The Marketing Power of Your Smile
This is how I learned the marketing power of a smile.
This opportunity was especially memorable.
It was a hot, sultry day in late June in Central Ohio (you know what I’m talking about!) and we spent over an hour in a warehouse. That’s OK. We completed our mission.
When I returned to our office and immediately sucked up all the air conditioning, a colleague asked how the meeting went. When I started to answer, a light bulb came on. A really, really bright light bulb. And I smiled.
Everyone I met in that warehouse was smiling.
Let me be clear. This warehouse is a huge distribution center for a global powerhouse. From an operational standpoint it is obviously very tightly run. It is clean, it is well organized, and there are a lot of rules from my mandatory safety glasses to walls of posted operational metrics and data sheets. It isn’t air-conditioned. It isn’t glamorous. It obviously isn’t easy.
The employees, mostly zooming back and forth on forklifts, were friendly, engaging, and courteous. They spoke to us as we walked through. No one stopped the flow of work, but they were extremely present and they welcomed us into their world.
I don’t know the leadership or the management philosophy of this company, but I was certainly impressed with the culture they had created.
In my world, I call this “Internal Marketing” because the message a business sends to its employees is just as important – often more important – than the message it tries to send to customers. This warehouse was a profound example of good internal communication.
Do you have the marketing power of a smile?

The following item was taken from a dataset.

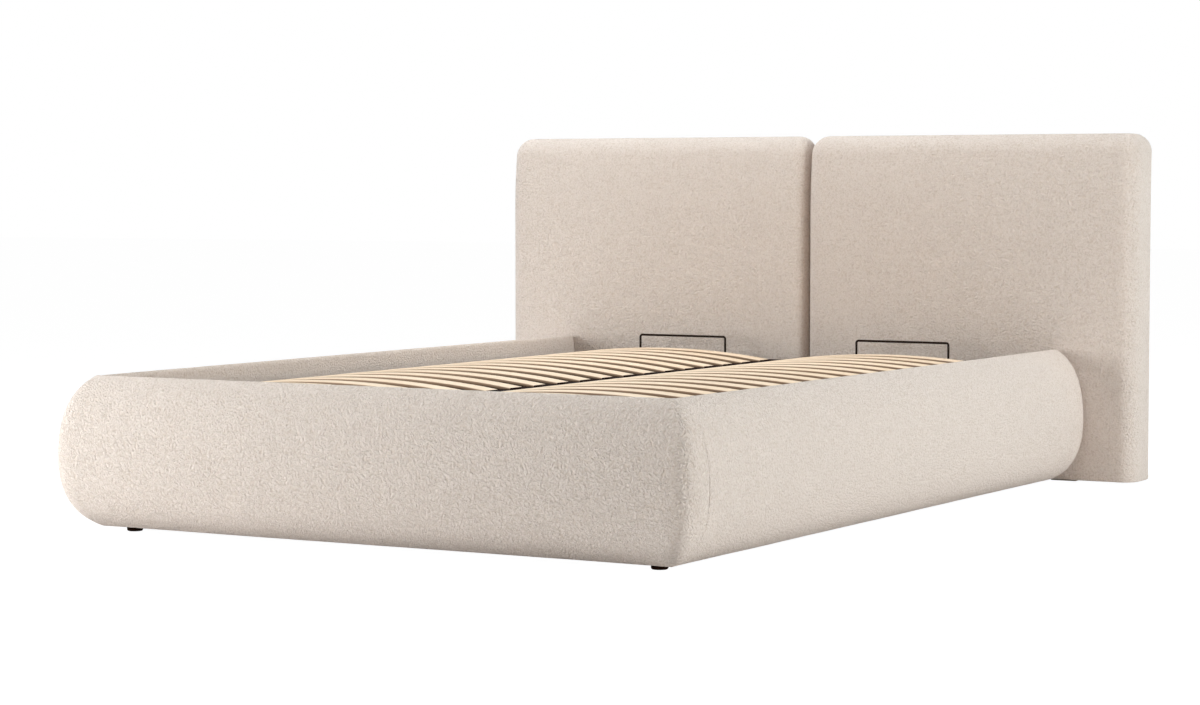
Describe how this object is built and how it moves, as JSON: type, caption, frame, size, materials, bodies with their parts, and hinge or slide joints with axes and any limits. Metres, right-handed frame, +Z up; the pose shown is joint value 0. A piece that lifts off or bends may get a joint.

Are your employees smiling?
If your employees aren’t smiling during their day then your customers probably aren’t smiling either. And that means they may not be customers for long.
The best website, the most Facebook likes, and the slickest promotions will not make up for unhappy employees, because unhappy employees can never attract happy customers.
In his book, “Start with Why”, Simon Sinek relates happy employees to their trust in their employer. “Trust is a feeling, not a rational experience,” he writes.
If your people can’t connect on an emotional level with your purpose and your expectations of them, they won’t have a clear purpose for their own work. Anything without a clear purpose cannot be effective.
Sinek continues, “those who trust work hard because they feel like they are working for something bigger than themselves.”
On one hot June day in that warehouse, I met people who trusted in their company’s bigger picture and who worked very hard because they were emotionally connected to their work.
And I’ll smile, too, now, every time I see their company logo because I remember their smiles.